Le mari trouvait cela parfait. Il admirait les toilettes tapageuses d’Ignacia. Il l’encourageait à se croiser les bras, à passer des heures devant son miroir.

« Je ne la faisais pas coiffer pour les autres, je la faisais coiffer pour moi ! » a-t-il répondu d’un ton navré aux questions du président.

« Bientôt tous les jeunes gens se donnèrent rendez-vous dans le logis du berger. Ignacia les déniaisait avec une sollicitude maternelle.

Elle leur parlait de la grande ville, des plaisirs inconnus de là-bas, des bals de Grenelle, des cafés, des théâtres ». 

D’autant qu’Ignacia a (l’année même de son mariage) pour amant son jeune voisin Ferdinand le fils Décugis, alors âgé de 18 ans…

Elle entraîna ainsi Ferdinand qui ne quittait pas ses jupons. Le couple vida les tiroirs du ménage et partit par un train de plaisir pour l’Exposition universelle en 1878.

« Alors commença une chasse incessante, une poursuite de vaudeville. Le mari courait après les fugitifs. Il retrouvait sa femme à Paris. Il lui pardonnait. A peine arrivée, la femme repartait par le premier train. On eût dit de cette comique chanson que chantait Brasseur dans le Brésilien.

Tantôt ils étaient en Provence, tantôt ils étaient à Paris. Ils furent même quelques semaines à Versailles. L’amoureux enrageait ».

Clair, désemparé, ne peut demander d’aide financière à son patron, Monsieur de Gavoty, décédé en février.

Il remonte pourtant une seconde fois à la capitale, tentant de s’installer comme ébéniste, n’ayant plus un sou. Il vit avec Ignacia, laquelle n’a pas coupé les ponts avec Ferdinand !
Un soir, le jeune Décugis vient chez le couple Andrieu. S’ensuit une altercation avec couteau, les gendarmes sont appelés, Ferdinand les insulte et écope de 3 mois de prison qu’il va effectuer à la Santé.

Ignacia s’enfuit du domicile, Clair revient à La Seyne.

Le Rappel du 13 mai 1881 raconte qu’un berger de la Seyne, M. GROS, a vu un revolver dans la main de Clair en juin 1879, lequel voulait aller à Paris retrouver sa femme et tuer son amant.

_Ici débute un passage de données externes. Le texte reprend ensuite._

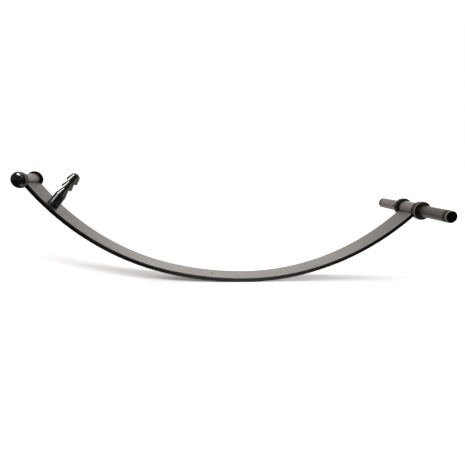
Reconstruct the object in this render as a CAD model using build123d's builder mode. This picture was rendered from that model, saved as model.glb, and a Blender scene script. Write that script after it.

Gros lui aurait dit : « Reste donc tranquille, si tu le tues, ta femme prendra d’autres amants ; c’est elle que tu devrais tuer, comme ça elle ne te tromperait plus ».

Les ânes à force d’être piqués, finissent par ruer !

Clair va remonter à Paris, mais comme il ignore où vit sa femme, il décide de guetter Ferdinand à sa sortie de prison.
C’est qu’en effet, Ignacia a donné sa nouvelle adresse à son amant à qui elle a écrit régulièrement en prison et fait passer des « douceurs ».


Clair va donc retrouver Ferdinand le 29 septembre 1880. Dans la rue, une querelle les oppose « en patois marseillais ». Ferdinand aurait provoqué et injurié Clair, qui aurait rétorqué que « les ânes à force d’être piqués finissent par ruer » et le berger aurait sorti son revolver et abattu Ferdinand.


Acte de décès Ferdinand DECUGIS, 2 octobre 1880, Paris, V° arrondissement.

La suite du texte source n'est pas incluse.